= Your instructions =
Print the whole listing exactly.

[A run of records]
● ● ●

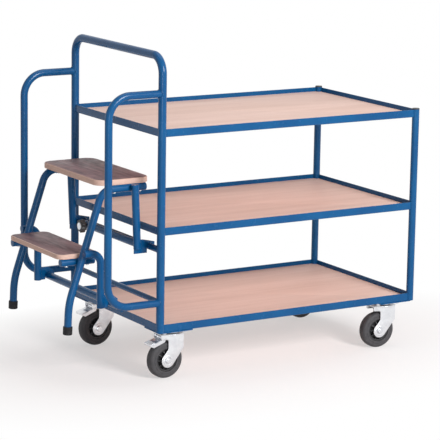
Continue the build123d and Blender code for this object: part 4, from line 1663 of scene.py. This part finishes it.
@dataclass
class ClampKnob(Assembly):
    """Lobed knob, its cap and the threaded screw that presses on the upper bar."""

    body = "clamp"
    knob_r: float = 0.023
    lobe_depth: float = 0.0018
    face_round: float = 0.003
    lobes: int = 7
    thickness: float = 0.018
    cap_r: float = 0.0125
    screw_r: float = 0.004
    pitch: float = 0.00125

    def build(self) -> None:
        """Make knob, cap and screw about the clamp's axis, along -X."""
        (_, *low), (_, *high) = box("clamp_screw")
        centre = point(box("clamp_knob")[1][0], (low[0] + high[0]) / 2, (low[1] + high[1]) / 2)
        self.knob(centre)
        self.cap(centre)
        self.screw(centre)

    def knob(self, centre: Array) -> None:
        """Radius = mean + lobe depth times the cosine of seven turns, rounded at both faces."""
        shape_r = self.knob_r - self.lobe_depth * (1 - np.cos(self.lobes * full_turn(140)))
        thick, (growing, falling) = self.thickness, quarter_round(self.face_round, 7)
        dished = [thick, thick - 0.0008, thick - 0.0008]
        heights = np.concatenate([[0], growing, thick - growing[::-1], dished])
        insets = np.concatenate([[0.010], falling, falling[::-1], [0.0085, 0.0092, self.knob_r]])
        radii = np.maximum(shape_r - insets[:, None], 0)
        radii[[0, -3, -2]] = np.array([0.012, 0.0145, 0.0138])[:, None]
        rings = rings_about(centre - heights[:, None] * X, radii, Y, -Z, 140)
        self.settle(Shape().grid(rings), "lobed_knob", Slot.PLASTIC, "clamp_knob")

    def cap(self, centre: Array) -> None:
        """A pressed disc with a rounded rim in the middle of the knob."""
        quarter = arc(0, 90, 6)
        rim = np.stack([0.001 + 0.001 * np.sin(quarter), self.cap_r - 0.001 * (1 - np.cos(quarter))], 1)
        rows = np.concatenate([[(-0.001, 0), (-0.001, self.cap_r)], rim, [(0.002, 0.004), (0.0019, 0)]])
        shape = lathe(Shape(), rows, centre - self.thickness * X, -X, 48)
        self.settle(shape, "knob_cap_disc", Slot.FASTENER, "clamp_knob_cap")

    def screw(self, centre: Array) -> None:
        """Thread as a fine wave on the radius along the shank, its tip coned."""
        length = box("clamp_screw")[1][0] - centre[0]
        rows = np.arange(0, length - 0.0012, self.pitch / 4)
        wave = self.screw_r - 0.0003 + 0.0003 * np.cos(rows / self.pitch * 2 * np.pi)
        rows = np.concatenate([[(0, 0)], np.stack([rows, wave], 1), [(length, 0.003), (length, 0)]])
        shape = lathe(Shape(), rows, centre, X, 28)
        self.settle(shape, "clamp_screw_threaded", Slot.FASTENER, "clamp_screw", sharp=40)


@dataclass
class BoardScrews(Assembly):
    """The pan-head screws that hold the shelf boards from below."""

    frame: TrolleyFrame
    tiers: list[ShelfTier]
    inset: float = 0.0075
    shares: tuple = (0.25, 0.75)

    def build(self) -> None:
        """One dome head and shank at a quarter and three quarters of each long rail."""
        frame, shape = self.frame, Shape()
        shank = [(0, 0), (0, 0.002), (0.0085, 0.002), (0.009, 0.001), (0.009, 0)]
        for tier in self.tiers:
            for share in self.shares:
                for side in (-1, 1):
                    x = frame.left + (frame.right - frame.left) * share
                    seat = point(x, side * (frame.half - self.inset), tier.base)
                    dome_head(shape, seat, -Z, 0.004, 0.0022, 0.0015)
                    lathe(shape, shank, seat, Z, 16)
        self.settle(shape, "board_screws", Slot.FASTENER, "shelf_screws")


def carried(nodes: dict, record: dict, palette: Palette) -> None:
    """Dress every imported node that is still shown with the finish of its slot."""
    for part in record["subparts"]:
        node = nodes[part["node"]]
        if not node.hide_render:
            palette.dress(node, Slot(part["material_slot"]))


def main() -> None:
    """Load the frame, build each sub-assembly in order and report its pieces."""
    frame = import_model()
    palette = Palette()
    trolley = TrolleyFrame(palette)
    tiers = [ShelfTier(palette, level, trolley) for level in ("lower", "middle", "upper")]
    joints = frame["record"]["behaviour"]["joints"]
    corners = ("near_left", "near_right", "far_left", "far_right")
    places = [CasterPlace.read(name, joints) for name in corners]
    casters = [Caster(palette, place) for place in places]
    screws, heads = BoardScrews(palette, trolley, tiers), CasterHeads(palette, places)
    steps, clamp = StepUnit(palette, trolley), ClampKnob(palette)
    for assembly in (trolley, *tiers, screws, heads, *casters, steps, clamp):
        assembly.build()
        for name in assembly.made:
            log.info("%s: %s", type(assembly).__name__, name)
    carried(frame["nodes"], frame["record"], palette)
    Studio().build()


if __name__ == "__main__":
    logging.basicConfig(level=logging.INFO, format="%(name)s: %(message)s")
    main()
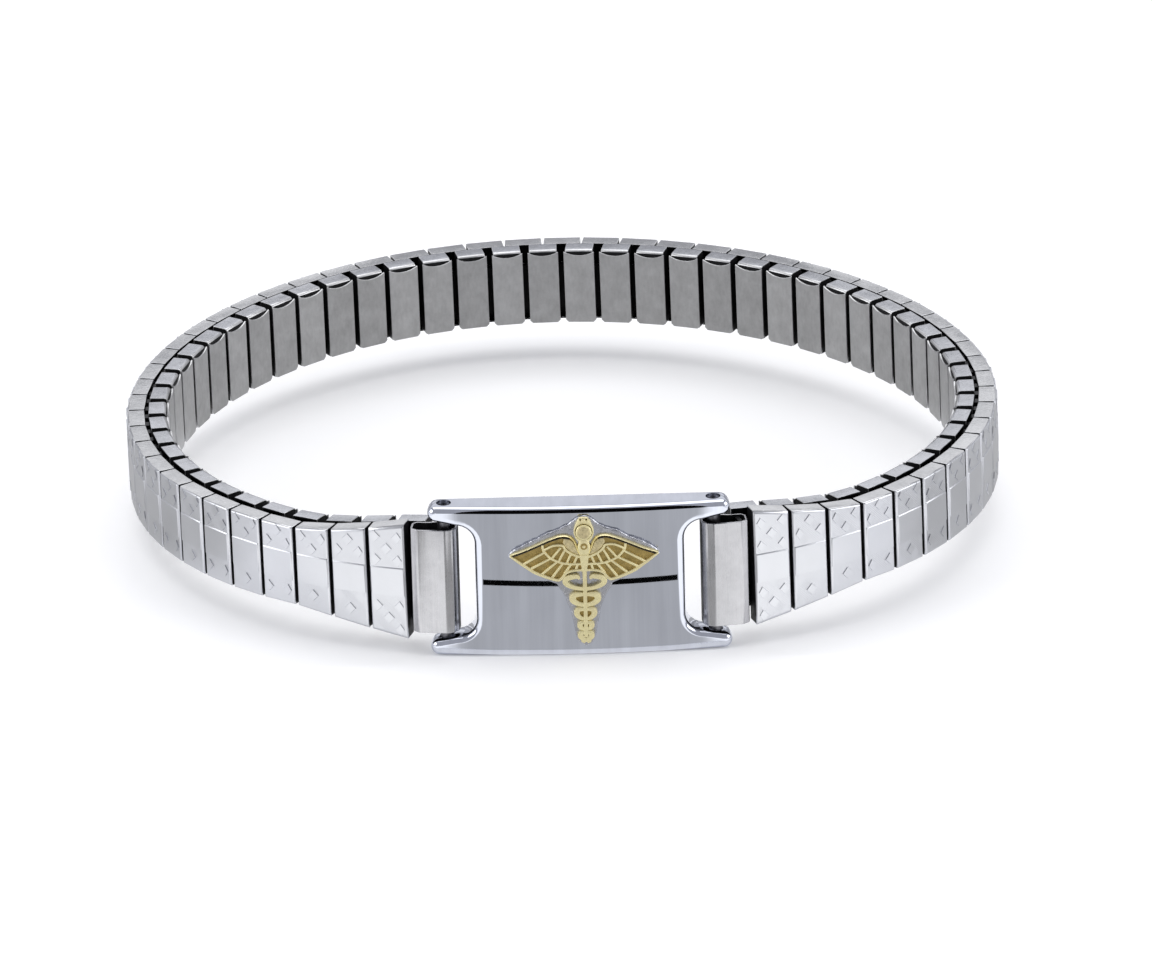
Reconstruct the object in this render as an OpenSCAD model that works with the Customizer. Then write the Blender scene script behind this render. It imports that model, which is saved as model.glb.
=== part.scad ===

● ● ●

= Output for this task =
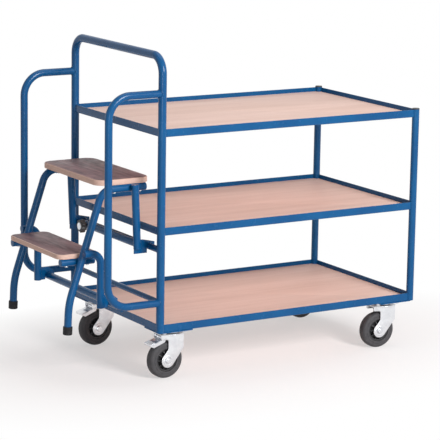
Continue the build123d and Blender code for this object: part 4, from line 1663 of scene.py. This part finishes it.
@dataclass
class ClampKnob(Assembly):
    """Lobed knob, its cap and the threaded screw that presses on the upper bar."""

    body = "clamp"
    knob_r: float = 0.023
    lobe_depth: float = 0.0018
    face_round: float = 0.003
    lobes: int = 7
    thickness: float = 0.018
    cap_r: float = 0.0125
    screw_r: float = 0.004
    pitch: float = 0.00125

    def build(self) -> None:
        """Make knob, cap and screw about the clamp's axis, along -X."""
        (_, *low), (_, *high) = box("clamp_screw")
        centre = point(box("clamp_knob")[1][0], (low[0] + high[0]) / 2, (low[1] + high[1]) / 2)
        self.knob(centre)
        self.cap(centre)
        self.screw(centre)

    def knob(self, centre: Array) -> None:
        """Radius = mean + lobe depth times the cosine of seven turns, rounded at both faces."""
        shape_r = self.knob_r - self.lobe_depth * (1 - np.cos(self.lobes * full_turn(140)))
        thick, (growing, falling) = self.thickness, quarter_round(self.face_round, 7)
        dished = [thick, thick - 0.0008, thick - 0.0008]
        heights = np.concatenate([[0], growing, thick - growing[::-1], dished])
        insets = np.concatenate([[0.010], falling, falling[::-1], [0.0085, 0.0092, self.knob_r]])
        radii = np.maximum(shape_r - insets[:, None], 0)
        radii[[0, -3, -2]] = np.array([0.012, 0.0145, 0.0138])[:, None]
        rings = rings_about(centre - heights[:, None] * X, radii, Y, -Z, 140)
        self.settle(Shape().grid(rings), "lobed_knob", Slot.PLASTIC, "clamp_knob")

    def cap(self, centre: Array) -> None:
        """A pressed disc with a rounded rim in the middle of the knob."""
        quarter = arc(0, 90, 6)
        rim = np.stack([0.001 + 0.001 * np.sin(quarter), self.cap_r - 0.001 * (1 - np.cos(quarter))], 1)
        rows = np.concatenate([[(-0.001, 0), (-0.001, self.cap_r)], rim, [(0.002, 0.004), (0.0019, 0)]])
        shape = lathe(Shape(), rows, centre - self.thickness * X, -X, 48)
        self.settle(shape, "knob_cap_disc", Slot.FASTENER, "clamp_knob_cap")

    def screw(self, centre: Array) -> None:
        """Thread as a fine wave on the radius along the shank, its tip coned."""
        length = box("clamp_screw")[1][0] - centre[0]
        rows = np.arange(0, length - 0.0012, self.pitch / 4)
        wave = self.screw_r - 0.0003 + 0.0003 * np.cos(rows / self.pitch * 2 * np.pi)
        rows = np.concatenate([[(0, 0)], np.stack([rows, wave], 1), [(length, 0.003), (length, 0)]])
        shape = lathe(Shape(), rows, centre, X, 28)
        self.settle(shape, "clamp_screw_threaded", Slot.FASTENER, "clamp_screw", sharp=40)


@dataclass
class BoardScrews(Assembly):
    """The pan-head screws that hold the shelf boards from below."""

    frame: TrolleyFrame
    tiers: list[ShelfTier]
    inset: float = 0.0075
    shares: tuple = (0.25, 0.75)

    def build(self) -> None:
        """One dome head and shank at a quarter and three quarters of each long rail."""
        frame, shape = self.frame, Shape()
        shank = [(0, 0), (0, 0.002), (0.0085, 0.002), (0.009, 0.001), (0.009, 0)]
        for tier in self.tiers:
            for share in self.shares:
                for side in (-1, 1):
                    x = frame.left + (frame.right - frame.left) * share
                    seat = point(x, side * (frame.half - self.inset), tier.base)
                    dome_head(shape, seat, -Z, 0.004, 0.0022, 0.0015)
                    lathe(shape, shank, seat, Z, 16)
        self.settle(shape, "board_screws", Slot.FASTENER, "shelf_screws")


def carried(nodes: dict, record: dict, palette: Palette) -> None:
    """Dress every imported node that is still shown with the finish of its slot."""
    for part in record["subparts"]:
        node = nodes[part["node"]]
        if not node.hide_render:
            palette.dress(node, Slot(part["material_slot"]))


def main() -> None:
    """Load the frame, build each sub-assembly in order and report its pieces."""
    frame = import_model()
    palette = Palette()
    trolley = TrolleyFrame(palette)
    tiers = [ShelfTier(palette, level, trolley) for level in ("lower", "middle", "upper")]
    joints = frame["record"]["behaviour"]["joints"]
    corners = ("near_left", "near_right", "far_left", "far_right")
    places = [CasterPlace.read(name, joints) for name in corners]
    casters = [Caster(palette, place) for place in places]
    screws, heads = BoardScrews(palette, trolley, tiers), CasterHeads(palette, places)
    steps, clamp = StepUnit(palette, trolley), ClampKnob(palette)
    for assembly in (trolley, *tiers, screws, heads, *casters, steps, clamp):
        assembly.build()
        for name in assembly.made:
            log.info("%s: %s", type(assembly).__name__, name)
    carried(frame["nodes"], frame["record"], palette)
    Studio().build()


if __name__ == "__main__":
    logging.basicConfig(level=logging.INFO, format="%(name)s: %(message)s")
    main()
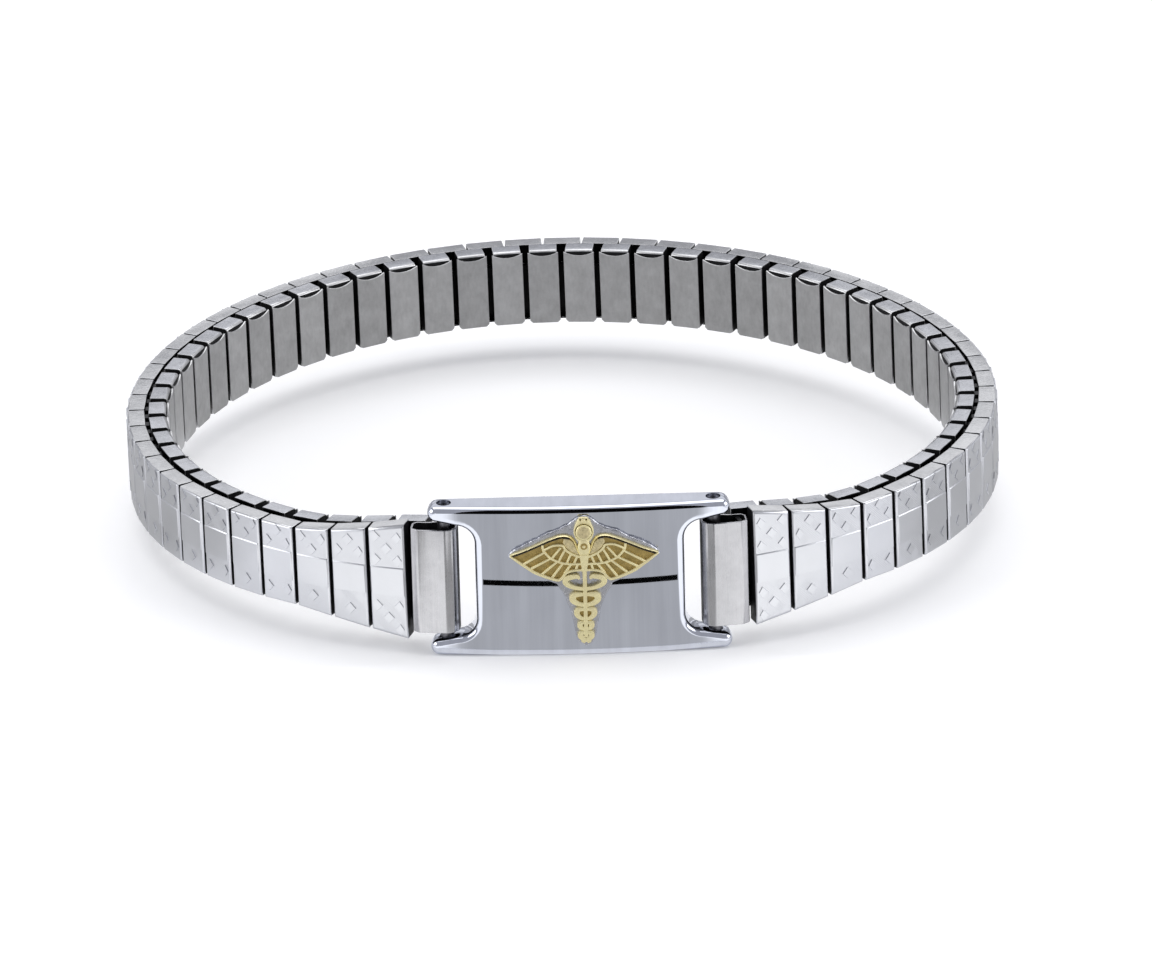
Reconstruct the object in this render as an OpenSCAD model that works with the Customizer. Then write the Blender scene script behind this render. It imports that model, which is saved as model.glb.
=== part.scad ===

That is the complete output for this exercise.